Israels Premier wirft den Regierungs- und Staatschefs, die Palästina als Staat anerkannten, vor, vor Teilen ihrer Bevölkerung und vor den Medien zu "buckeln". Das ist durchaus makaber, da laut Angaben des Auswärtigen Amtes schon über 200 Medienschaffende in Gaza ums Leben kamen. Laut Netanjahu seien die zivilen Opfer kein legitimer Grund für Kritik, denn jeder Staat würde ähnlich handeln, wenn er von Terroristen angegriffen werde. "Die USA würden das Terrorregime vernichten", meint er.

Aber würden sie das? Auch in diesem Zusammenhang hat die israelische Führung das Problem, dass sie keinen Plan für eine langfristige Lösung hat. Denn die Amerikaner haben in der Geschichte nicht alle ihrer Feinde beseitigt. Deutschland wurde etwa nach dem Zweiten Weltkrieg entnazifiziert. Sie warteten auch viele Jahre nach den Terroranschlägen vom 11. September 2011 ab, bis sie Al-Qaida-Chef Osama bin Laden erwischten.

"Das werden wir nicht zulassen"

Die Bundesregierung steht zwar weiterhin an Israels Seite, aber auch aus Regierungskreisen hört man wiederholt, dass man nicht wisse, was Netanjahu eigentlich vorhat. Deutschland sitzt zwischen den Stühlen, möchte vor dem Hintergrund der Shoah weder Israel im Stich lassen, noch hinnehmen, dass Israel das Völkerrecht mit seiner Kriegsführung verletzt. Deshalb bleibt man mit der israelischen Regierung im Dialog, stoppte allerdings auch Waffenlieferungen, die von Israel in Gaza eingesetzt werden können.

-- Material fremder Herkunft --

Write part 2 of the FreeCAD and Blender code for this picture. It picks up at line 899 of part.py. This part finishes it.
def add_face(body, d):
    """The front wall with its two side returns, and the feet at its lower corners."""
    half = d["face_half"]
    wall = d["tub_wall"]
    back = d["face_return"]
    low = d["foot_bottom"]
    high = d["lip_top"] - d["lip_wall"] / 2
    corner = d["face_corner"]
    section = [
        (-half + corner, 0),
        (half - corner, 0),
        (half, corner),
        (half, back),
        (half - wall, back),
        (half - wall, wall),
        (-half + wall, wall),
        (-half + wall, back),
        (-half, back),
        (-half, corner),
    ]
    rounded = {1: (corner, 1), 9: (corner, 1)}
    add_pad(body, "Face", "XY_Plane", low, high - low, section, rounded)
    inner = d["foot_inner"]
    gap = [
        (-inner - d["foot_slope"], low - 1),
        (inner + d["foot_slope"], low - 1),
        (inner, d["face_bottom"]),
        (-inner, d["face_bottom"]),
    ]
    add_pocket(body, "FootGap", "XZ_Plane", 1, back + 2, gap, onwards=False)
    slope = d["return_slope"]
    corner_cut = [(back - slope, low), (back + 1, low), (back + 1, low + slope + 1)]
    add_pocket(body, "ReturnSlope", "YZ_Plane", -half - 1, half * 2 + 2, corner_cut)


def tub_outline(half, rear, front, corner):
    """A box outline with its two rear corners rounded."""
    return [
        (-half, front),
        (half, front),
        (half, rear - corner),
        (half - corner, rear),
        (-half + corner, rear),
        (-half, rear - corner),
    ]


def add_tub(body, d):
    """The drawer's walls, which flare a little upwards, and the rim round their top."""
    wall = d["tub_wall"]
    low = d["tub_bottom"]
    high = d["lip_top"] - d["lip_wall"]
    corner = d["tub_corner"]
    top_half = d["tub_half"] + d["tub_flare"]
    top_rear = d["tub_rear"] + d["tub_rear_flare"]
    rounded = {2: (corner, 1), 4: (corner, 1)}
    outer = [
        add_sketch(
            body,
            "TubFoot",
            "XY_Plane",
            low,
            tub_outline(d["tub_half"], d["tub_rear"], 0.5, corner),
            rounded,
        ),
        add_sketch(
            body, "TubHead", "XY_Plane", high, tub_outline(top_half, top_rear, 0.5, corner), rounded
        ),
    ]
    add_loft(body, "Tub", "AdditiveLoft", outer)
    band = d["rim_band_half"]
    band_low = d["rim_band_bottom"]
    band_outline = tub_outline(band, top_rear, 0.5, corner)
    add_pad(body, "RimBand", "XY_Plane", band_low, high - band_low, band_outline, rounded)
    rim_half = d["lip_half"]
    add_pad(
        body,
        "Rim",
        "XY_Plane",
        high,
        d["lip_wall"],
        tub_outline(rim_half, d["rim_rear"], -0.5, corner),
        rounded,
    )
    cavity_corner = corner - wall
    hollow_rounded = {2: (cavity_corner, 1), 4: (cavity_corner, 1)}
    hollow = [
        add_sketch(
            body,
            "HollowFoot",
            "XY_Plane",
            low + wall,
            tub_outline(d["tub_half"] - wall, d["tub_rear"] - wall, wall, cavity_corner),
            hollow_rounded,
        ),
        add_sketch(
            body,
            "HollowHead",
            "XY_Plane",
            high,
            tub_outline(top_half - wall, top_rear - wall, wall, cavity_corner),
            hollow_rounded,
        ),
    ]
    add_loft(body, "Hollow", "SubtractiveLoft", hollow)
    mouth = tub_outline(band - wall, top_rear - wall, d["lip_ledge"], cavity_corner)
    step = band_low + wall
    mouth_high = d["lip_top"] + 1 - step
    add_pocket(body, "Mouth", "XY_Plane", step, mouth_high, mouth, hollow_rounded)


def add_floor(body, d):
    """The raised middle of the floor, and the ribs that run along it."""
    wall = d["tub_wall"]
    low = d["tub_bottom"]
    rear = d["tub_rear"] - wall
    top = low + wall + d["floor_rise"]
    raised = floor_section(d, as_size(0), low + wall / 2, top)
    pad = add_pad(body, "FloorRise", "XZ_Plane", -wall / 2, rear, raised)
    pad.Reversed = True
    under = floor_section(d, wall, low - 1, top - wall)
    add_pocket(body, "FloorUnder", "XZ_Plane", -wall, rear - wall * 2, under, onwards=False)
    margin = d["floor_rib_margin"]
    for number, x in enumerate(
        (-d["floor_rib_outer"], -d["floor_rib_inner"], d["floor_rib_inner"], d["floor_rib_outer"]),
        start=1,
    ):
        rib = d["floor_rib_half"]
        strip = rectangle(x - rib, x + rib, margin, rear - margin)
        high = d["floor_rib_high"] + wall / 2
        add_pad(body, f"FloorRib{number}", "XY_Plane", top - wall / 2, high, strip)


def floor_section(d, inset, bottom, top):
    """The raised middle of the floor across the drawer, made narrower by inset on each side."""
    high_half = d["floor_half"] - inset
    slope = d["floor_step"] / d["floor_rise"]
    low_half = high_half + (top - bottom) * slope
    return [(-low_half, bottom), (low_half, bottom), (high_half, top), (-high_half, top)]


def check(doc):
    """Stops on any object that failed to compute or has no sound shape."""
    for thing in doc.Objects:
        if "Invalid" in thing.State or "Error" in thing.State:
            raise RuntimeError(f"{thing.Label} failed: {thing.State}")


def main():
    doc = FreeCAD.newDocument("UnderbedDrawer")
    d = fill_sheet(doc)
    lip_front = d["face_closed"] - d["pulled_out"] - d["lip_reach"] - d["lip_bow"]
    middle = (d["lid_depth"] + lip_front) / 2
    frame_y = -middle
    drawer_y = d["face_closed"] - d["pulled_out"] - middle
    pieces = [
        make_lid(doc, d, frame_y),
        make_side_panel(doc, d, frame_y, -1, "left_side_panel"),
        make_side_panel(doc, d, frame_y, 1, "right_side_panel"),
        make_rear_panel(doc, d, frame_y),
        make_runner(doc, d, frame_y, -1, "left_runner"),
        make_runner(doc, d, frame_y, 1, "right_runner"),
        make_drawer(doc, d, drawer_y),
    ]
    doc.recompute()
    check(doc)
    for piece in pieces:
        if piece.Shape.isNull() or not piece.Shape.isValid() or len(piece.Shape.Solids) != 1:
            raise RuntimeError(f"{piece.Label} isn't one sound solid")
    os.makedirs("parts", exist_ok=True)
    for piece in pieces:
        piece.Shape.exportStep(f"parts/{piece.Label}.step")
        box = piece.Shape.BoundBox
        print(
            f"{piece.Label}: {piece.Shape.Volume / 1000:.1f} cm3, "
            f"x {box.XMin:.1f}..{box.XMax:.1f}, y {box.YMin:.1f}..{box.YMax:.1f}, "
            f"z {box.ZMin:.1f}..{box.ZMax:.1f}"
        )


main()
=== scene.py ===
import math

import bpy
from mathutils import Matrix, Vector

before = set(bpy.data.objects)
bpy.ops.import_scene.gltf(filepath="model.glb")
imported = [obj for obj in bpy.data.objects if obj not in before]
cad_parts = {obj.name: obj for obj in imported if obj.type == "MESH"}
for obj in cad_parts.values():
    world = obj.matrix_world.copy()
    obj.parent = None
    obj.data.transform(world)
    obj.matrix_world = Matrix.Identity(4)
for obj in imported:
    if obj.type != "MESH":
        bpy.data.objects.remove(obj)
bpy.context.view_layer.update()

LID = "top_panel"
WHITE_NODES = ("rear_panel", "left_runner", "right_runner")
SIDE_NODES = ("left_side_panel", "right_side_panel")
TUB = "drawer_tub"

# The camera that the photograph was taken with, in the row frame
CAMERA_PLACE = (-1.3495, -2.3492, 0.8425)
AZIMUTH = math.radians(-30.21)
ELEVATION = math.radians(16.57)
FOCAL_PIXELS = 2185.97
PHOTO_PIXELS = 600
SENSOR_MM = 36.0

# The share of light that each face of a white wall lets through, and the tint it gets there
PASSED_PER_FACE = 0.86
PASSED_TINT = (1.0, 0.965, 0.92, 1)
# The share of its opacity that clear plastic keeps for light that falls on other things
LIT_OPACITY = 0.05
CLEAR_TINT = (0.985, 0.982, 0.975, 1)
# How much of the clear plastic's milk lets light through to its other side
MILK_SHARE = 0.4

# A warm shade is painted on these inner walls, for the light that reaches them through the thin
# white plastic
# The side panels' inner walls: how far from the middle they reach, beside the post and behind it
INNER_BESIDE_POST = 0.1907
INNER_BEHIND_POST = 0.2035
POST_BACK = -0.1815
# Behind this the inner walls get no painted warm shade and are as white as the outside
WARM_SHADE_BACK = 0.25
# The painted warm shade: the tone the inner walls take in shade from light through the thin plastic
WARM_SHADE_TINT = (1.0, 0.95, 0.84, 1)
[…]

Klar ist aber: Das langjährige strategische Ziel Deutschlands im Nahostkonflikt ist eigentlich die Zweistaatenlösung, und die hat Netanjahu in New York erneut abgeräumt. "Das werden wir nicht zulassen." Er sage das nicht, weil er von Rechtsextremen in seiner Regierung getrieben werde, sondern weil 90 Prozent der Menschen in Israel gegen einen palästinensischen Staat seien.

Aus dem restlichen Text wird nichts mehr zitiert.